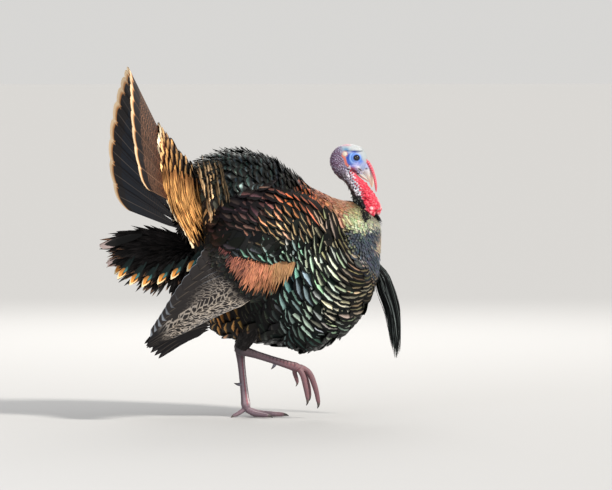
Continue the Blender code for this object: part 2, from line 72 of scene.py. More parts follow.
# small helpers
def smooth(low, high, x):
    t = np.clip((np.asarray(x, float) - low) / (high - low), 0, 1)
    return t * t * (3 - 2 * t)


def unit(v):
    return v / np.maximum(np.linalg.norm(v, axis=-1, keepdims=True), 1e-9)


def table(x, pairs):
    # straight-line reading of a short table of (x, value)
    xs, ys = zip(*pairs)
    return np.interp(x, xs, ys)


def catmull(rows, t):
    # a smooth run through the rows; t counts rows
    rows, t = np.asarray(rows, float), np.atleast_1d(np.asarray(t, float))
    i = np.clip(t.astype(int), 0, len(rows) - 2)
    f = (t - i)[:, None]
    p, q, r, s = (rows[np.clip(i + k, 0, len(rows) - 1)] for k in (-1, 0, 1, 2))
    return 0.5 * (2 * q + (r - p) * f + (2 * p - 5 * q + 4 * r - s) * f**2 + (3 * q - p - 3 * r + s) * f**3)


def meshFrom(name, points, faces):
    mesh = bpy.data.meshes.new(name)
    mesh.from_pydata(np.asarray(points, float).tolist(), [], [tuple(f) for f in faces])
    mesh.update()
    return mesh


def addObject(name, mesh):
    obj = bpy.data.objects.new(name, mesh)
    bpy.context.scene.collection.objects.link(obj)
    return obj


def gridFaces(rows, columns, start=0, wrap=False):
    across = columns if wrap else columns - 1
    i, j = np.meshgrid(np.arange(rows - 1), np.arange(across), indexing="ij")
    a, b = i * columns + j, i * columns + (j + 1) % columns
    return np.stack([a, b, b + columns, a + columns], -1).reshape(-1, 4) + start


def applied(obj):
    # the object's modifiers worked out into a plain mesh
    bpy.context.view_layer.update()
    graph = bpy.context.evaluated_depsgraph_get()
    result = bpy.data.meshes.new_from_object(obj.evaluated_get(graph), preserve_all_data_layers=True,
                                             depsgraph=graph)
    obj.modifiers.clear()
    old, obj.data = obj.data, result
    bpy.data.meshes.remove(old)
    return obj


def settle(obj, slotName, *nodes):
    # shifts a finished piece into the frame, hangs it on the root body and hides the model's parts that it
    # replaces
    obj.data.transform(Matrix.Translation((rowShift, 0, 0)))
    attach(obj, "root")
    if nodes:
        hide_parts(*nodes)
    print(obj.name, len(obj.data.polygons), "faces")
    return obj


# shader helpers
def newMaterial(name, rough=0.6, metal=0.0):
    made = bpy.data.materials.new(name)
    made.use_nodes = True
    shader = made.node_tree.nodes["Principled BSDF"]
    shader.inputs["Roughness"].default_value = rough
    shader.inputs["Metallic"].default_value = metal
    return made, made.node_tree, shader


def mathNode(tree, operation, a, b=None, clamp=False):
    node = tree.nodes.new("ShaderNodeMath")
    node.operation = operation
    node.use_clamp = clamp
    for socket, value in zip(node.inputs, (a, b)):
        if value is None:
            continue
        if isinstance(value, (int, float)):
            socket.default_value = value
        else:
            tree.links.new(value, socket)
    return node.outputs[0]


def mixColour(tree, share, a, b, blend="MIX"):
    node = tree.nodes.new("ShaderNodeMix")
    node.data_type = "RGBA"
    node.blend_type = blend
    for socket, value in ((node.inputs[0], share), (node.inputs[6], a), (node.inputs[7], b)):
        if isinstance(value, (int, float)):
            socket.default_value = value
        elif isinstance(value, tuple):
            socket.default_value = (*value, 1.0)
        else:
            tree.links.new(value, socket)
    return node.outputs[2]


def stepNode(tree, low, high, value):
    # 0 below low, 1 above high, eased between
    node = tree.nodes.new("ShaderNodeMapRange")
    node.interpolation_type = "SMOOTHSTEP"
    for socket, entry in zip((node.inputs[0], node.inputs[1], node.inputs[2]), (value, low, high)):
        if isinstance(entry, (int, float)):
            socket.default_value = entry
        else:
            tree.links.new(entry, socket)
    return node.outputs[0]


def attributeNode(tree, name, output="Color"):
    node = tree.nodes.new("ShaderNodeAttribute")
    node.attribute_name = name
    return node.outputs[output]


def splitNode(tree, vector):
    node = tree.nodes.new("ShaderNodeSeparateXYZ")
    tree.links.new(vector, node.inputs[0])
    return node.outputs


def noiseNode(tree, scale, detail=3.0, vector=None, output="Fac"):
    node = tree.nodes.new("ShaderNodeTexNoise")
    node.inputs["Scale"].default_value = scale
    node.inputs["Detail"].default_value = detail
    if vector is None:
        vector = tree.nodes.new("ShaderNodeTexCoord").outputs["Object"]
    tree.links.new(vector, node.inputs["Vector"])
    return node.outputs[output]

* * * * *

__What is asked__.
Extract every line above exactly as it stands.

__Output below__.
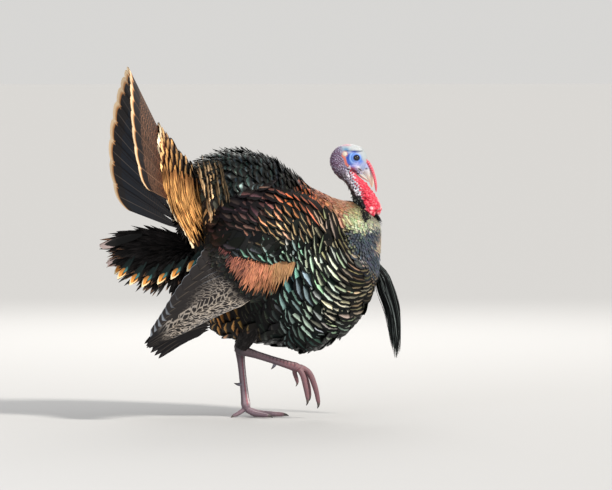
Continue the Blender code for this object: part 2, from line 72 of scene.py. More parts follow.
# small helpers
def smooth(low, high, x):
    t = np.clip((np.asarray(x, float) - low) / (high - low), 0, 1)
    return t * t * (3 - 2 * t)


def unit(v):
    return v / np.maximum(np.linalg.norm(v, axis=-1, keepdims=True), 1e-9)


def table(x, pairs):
    # straight-line reading of a short table of (x, value)
    xs, ys = zip(*pairs)
    return np.interp(x, xs, ys)


def catmull(rows, t):
    # a smooth run through the rows; t counts rows
    rows, t = np.asarray(rows, float), np.atleast_1d(np.asarray(t, float))
    i = np.clip(t.astype(int), 0, len(rows) - 2)
    f = (t - i)[:, None]
    p, q, r, s = (rows[np.clip(i + k, 0, len(rows) - 1)] for k in (-1, 0, 1, 2))
    return 0.5 * (2 * q + (r - p) * f + (2 * p - 5 * q + 4 * r - s) * f**2 + (3 * q - p - 3 * r + s) * f**3)


def meshFrom(name, points, faces):
    mesh = bpy.data.meshes.new(name)
    mesh.from_pydata(np.asarray(points, float).tolist(), [], [tuple(f) for f in faces])
    mesh.update()
    return mesh


def addObject(name, mesh):
    obj = bpy.data.objects.new(name, mesh)
    bpy.context.scene.collection.objects.link(obj)
    return obj


def gridFaces(rows, columns, start=0, wrap=False):
    across = columns if wrap else columns - 1
    i, j = np.meshgrid(np.arange(rows - 1), np.arange(across), indexing="ij")
    a, b = i * columns + j, i * columns + (j + 1) % columns
    return np.stack([a, b, b + columns, a + columns], -1).reshape(-1, 4) + start


def applied(obj):
    # the object's modifiers worked out into a plain mesh
    bpy.context.view_layer.update()
    graph = bpy.context.evaluated_depsgraph_get()
    result = bpy.data.meshes.new_from_object(obj.evaluated_get(graph), preserve_all_data_layers=True,
                                             depsgraph=graph)
    obj.modifiers.clear()
    old, obj.data = obj.data, result
    bpy.data.meshes.remove(old)
    return obj


def settle(obj, slotName, *nodes):
    # shifts a finished piece into the frame, hangs it on the root body and hides the model's parts that it
    # replaces
    obj.data.transform(Matrix.Translation((rowShift, 0, 0)))
    attach(obj, "root")
    if nodes:
        hide_parts(*nodes)
    print(obj.name, len(obj.data.polygons), "faces")
    return obj


# shader helpers
def newMaterial(name, rough=0.6, metal=0.0):
    made = bpy.data.materials.new(name)
    made.use_nodes = True
    shader = made.node_tree.nodes["Principled BSDF"]
    shader.inputs["Roughness"].default_value = rough
    shader.inputs["Metallic"].default_value = metal
    return made, made.node_tree, shader


def mathNode(tree, operation, a, b=None, clamp=False):
    node = tree.nodes.new("ShaderNodeMath")
    node.operation = operation
    node.use_clamp = clamp
    for socket, value in zip(node.inputs, (a, b)):
        if value is None:
            continue
        if isinstance(value, (int, float)):
            socket.default_value = value
        else:
            tree.links.new(value, socket)
    return node.outputs[0]


def mixColour(tree, share, a, b, blend="MIX"):
    node = tree.nodes.new("ShaderNodeMix")
    node.data_type = "RGBA"
    node.blend_type = blend
    for socket, value in ((node.inputs[0], share), (node.inputs[6], a), (node.inputs[7], b)):
        if isinstance(value, (int, float)):
            socket.default_value = value
        elif isinstance(value, tuple):
            socket.default_value = (*value, 1.0)
        else:
            tree.links.new(value, socket)
    return node.outputs[2]


def stepNode(tree, low, high, value):
    # 0 below low, 1 above high, eased between
    node = tree.nodes.new("ShaderNodeMapRange")
    node.interpolation_type = "SMOOTHSTEP"
    for socket, entry in zip((node.inputs[0], node.inputs[1], node.inputs[2]), (value, low, high)):
        if isinstance(entry, (int, float)):
            socket.default_value = entry
        else:
            tree.links.new(entry, socket)
    return node.outputs[0]


def attributeNode(tree, name, output="Color"):
    node = tree.nodes.new("ShaderNodeAttribute")
    node.attribute_name = name
    return node.outputs[output]


def splitNode(tree, vector):
    node = tree.nodes.new("ShaderNodeSeparateXYZ")
    tree.links.new(vector, node.inputs[0])
    return node.outputs


def noiseNode(tree, scale, detail=3.0, vector=None, output="Fac"):
    node = tree.nodes.new("ShaderNodeTexNoise")
    node.inputs["Scale"].default_value = scale
    node.inputs["Detail"].default_value = detail
    if vector is None:
        vector = tree.nodes.new("ShaderNodeTexCoord").outputs["Object"]
    tree.links.new(vector, node.inputs["Vector"])
    return node.outputs[output]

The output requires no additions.